▶ [Task objective]: Reproduce the entries from their first line up to and including the line with "support_gap = 0.7". Leave out everything after it.

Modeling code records
## START

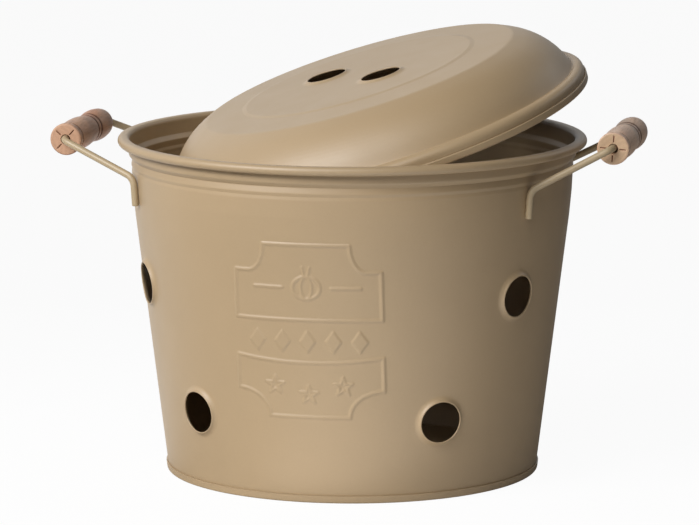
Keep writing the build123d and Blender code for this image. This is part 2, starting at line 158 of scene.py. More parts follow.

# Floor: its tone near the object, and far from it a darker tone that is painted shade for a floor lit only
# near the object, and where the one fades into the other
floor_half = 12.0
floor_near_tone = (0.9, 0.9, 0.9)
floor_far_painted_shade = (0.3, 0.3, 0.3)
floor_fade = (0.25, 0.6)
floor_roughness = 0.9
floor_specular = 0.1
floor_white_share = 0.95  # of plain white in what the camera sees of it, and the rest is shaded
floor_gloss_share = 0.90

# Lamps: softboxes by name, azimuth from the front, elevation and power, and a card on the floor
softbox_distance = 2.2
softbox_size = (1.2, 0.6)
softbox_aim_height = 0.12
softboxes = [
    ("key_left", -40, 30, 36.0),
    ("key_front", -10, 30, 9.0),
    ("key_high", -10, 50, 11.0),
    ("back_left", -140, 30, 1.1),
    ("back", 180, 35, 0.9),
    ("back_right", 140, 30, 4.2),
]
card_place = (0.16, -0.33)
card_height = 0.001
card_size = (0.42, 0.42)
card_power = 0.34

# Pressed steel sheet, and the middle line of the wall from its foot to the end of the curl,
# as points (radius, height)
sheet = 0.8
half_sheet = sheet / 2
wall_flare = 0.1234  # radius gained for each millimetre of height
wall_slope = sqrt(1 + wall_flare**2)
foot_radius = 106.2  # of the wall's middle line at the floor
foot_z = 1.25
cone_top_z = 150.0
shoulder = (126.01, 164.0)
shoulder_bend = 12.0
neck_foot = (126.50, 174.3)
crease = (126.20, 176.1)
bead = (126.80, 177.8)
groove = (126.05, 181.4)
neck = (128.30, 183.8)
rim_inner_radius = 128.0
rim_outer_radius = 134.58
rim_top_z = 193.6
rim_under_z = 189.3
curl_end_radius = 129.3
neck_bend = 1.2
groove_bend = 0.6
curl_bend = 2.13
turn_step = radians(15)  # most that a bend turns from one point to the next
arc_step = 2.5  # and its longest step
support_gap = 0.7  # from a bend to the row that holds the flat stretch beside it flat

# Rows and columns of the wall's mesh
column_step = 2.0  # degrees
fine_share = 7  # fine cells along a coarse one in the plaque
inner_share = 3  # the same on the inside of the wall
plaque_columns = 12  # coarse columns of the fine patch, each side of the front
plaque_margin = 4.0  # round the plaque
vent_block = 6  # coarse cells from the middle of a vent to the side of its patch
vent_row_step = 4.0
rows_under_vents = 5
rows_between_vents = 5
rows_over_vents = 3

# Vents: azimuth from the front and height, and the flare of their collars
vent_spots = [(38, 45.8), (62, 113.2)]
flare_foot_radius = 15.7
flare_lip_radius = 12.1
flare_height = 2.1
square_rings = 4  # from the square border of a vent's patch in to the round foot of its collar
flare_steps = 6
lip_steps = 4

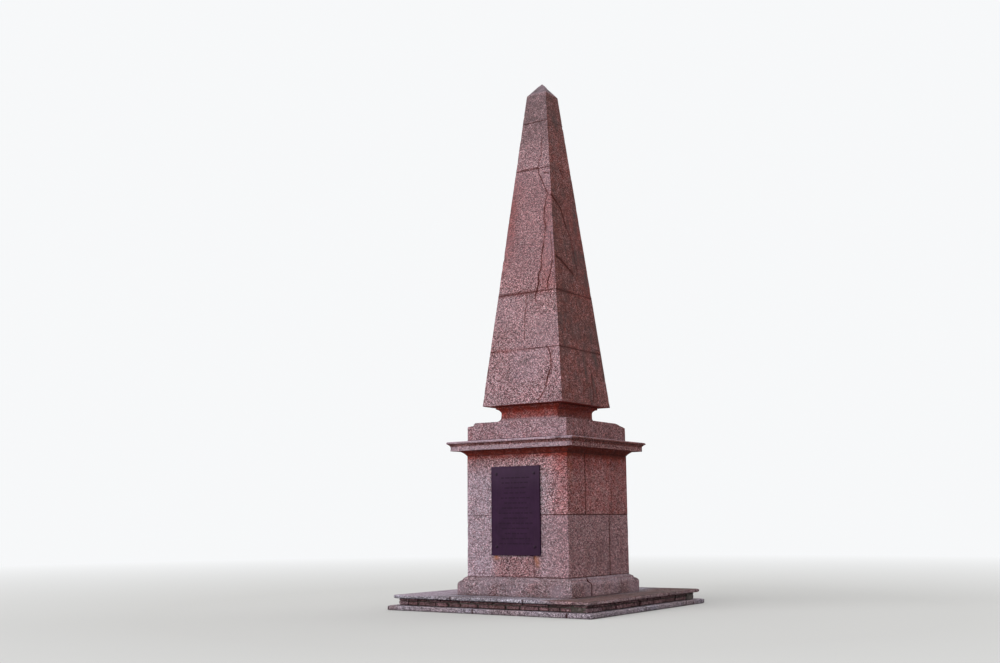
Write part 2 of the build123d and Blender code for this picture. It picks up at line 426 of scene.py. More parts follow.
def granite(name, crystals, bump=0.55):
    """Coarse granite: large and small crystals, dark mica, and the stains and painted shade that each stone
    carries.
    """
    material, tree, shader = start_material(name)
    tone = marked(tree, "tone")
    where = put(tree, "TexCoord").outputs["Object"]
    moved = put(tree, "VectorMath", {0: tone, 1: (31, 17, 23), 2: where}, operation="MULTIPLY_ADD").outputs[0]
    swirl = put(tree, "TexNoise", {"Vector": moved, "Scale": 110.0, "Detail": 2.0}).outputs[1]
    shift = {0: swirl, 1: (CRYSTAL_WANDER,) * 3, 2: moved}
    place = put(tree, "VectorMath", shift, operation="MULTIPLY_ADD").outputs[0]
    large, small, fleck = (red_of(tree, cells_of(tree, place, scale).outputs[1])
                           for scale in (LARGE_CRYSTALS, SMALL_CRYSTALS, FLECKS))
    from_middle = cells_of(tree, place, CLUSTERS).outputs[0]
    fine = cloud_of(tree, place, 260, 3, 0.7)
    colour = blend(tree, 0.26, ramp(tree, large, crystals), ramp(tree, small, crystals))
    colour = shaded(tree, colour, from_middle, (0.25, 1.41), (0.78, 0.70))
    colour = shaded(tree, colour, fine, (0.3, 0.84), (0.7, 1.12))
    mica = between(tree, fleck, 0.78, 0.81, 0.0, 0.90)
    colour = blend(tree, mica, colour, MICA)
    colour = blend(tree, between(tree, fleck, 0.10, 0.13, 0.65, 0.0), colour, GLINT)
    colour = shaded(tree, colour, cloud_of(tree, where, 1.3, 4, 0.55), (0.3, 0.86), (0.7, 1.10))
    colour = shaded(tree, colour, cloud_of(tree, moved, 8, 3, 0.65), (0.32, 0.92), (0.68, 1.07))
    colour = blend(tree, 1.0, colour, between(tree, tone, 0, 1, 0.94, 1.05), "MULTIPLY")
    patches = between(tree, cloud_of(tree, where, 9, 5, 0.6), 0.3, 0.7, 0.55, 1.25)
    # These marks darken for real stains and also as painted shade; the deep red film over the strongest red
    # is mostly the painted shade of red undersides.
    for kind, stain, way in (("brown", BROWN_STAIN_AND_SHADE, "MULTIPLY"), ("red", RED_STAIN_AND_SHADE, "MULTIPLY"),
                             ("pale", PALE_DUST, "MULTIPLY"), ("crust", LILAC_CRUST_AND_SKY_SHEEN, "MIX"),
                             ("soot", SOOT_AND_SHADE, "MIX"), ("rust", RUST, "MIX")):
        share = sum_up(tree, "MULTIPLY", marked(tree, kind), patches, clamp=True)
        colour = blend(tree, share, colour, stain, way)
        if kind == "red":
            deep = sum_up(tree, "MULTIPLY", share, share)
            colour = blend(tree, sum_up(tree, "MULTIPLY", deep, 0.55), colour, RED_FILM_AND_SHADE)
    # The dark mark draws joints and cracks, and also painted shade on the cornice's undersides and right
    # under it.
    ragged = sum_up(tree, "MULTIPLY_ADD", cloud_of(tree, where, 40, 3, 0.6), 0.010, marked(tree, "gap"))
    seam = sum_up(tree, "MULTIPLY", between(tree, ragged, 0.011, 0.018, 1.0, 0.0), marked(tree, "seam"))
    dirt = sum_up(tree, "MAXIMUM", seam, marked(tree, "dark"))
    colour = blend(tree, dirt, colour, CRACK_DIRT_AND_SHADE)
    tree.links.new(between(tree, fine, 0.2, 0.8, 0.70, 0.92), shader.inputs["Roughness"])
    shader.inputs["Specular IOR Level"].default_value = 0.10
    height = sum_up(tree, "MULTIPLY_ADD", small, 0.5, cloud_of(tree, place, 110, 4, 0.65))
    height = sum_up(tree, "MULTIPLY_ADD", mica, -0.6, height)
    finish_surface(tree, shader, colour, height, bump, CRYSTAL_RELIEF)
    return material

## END

▶ [Exercise response]:
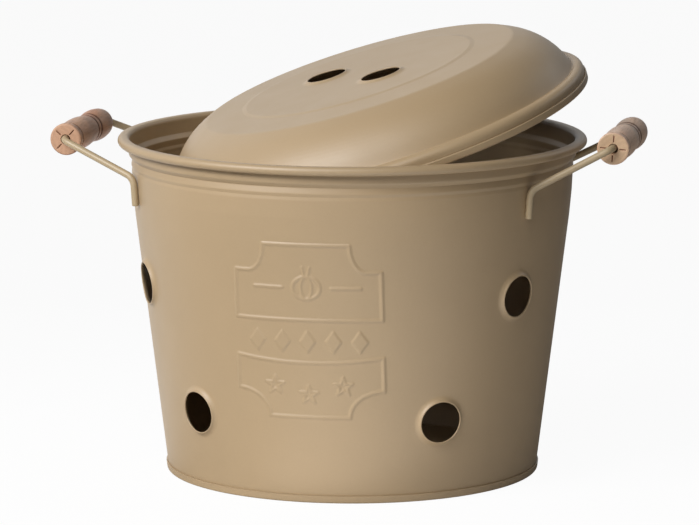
Keep writing the build123d and Blender code for this image. This is part 2, starting at line 158 of scene.py. More parts follow.

# Floor: its tone near the object, and far from it a darker tone that is painted shade for a floor lit only
# near the object, and where the one fades into the other
floor_half = 12.0
floor_near_tone = (0.9, 0.9, 0.9)
floor_far_painted_shade = (0.3, 0.3, 0.3)
floor_fade = (0.25, 0.6)
floor_roughness = 0.9
floor_specular = 0.1
floor_white_share = 0.95  # of plain white in what the camera sees of it, and the rest is shaded
floor_gloss_share = 0.90

# Lamps: softboxes by name, azimuth from the front, elevation and power, and a card on the floor
softbox_distance = 2.2
softbox_size = (1.2, 0.6)
softbox_aim_height = 0.12
softboxes = [
    ("key_left", -40, 30, 36.0),
    ("key_front", -10, 30, 9.0),
    ("key_high", -10, 50, 11.0),
    ("back_left", -140, 30, 1.1),
    ("back", 180, 35, 0.9),
    ("back_right", 140, 30, 4.2),
]
card_place = (0.16, -0.33)
card_height = 0.001
card_size = (0.42, 0.42)
card_power = 0.34

# Pressed steel sheet, and the middle line of the wall from its foot to the end of the curl,
# as points (radius, height)
sheet = 0.8
half_sheet = sheet / 2
wall_flare = 0.1234  # radius gained for each millimetre of height
wall_slope = sqrt(1 + wall_flare**2)
foot_radius = 106.2  # of the wall's middle line at the floor
foot_z = 1.25
cone_top_z = 150.0
shoulder = (126.01, 164.0)
shoulder_bend = 12.0
neck_foot = (126.50, 174.3)
crease = (126.20, 176.1)
bead = (126.80, 177.8)
groove = (126.05, 181.4)
neck = (128.30, 183.8)
rim_inner_radius = 128.0
rim_outer_radius = 134.58
rim_top_z = 193.6
rim_under_z = 189.3
curl_end_radius = 129.3
neck_bend = 1.2
groove_bend = 0.6
curl_bend = 2.13
turn_step = radians(15)  # most that a bend turns from one point to the next
arc_step = 2.5  # and its longest step
support_gap = 0.7  # from a bend to the row that holds the flat stretch beside it flat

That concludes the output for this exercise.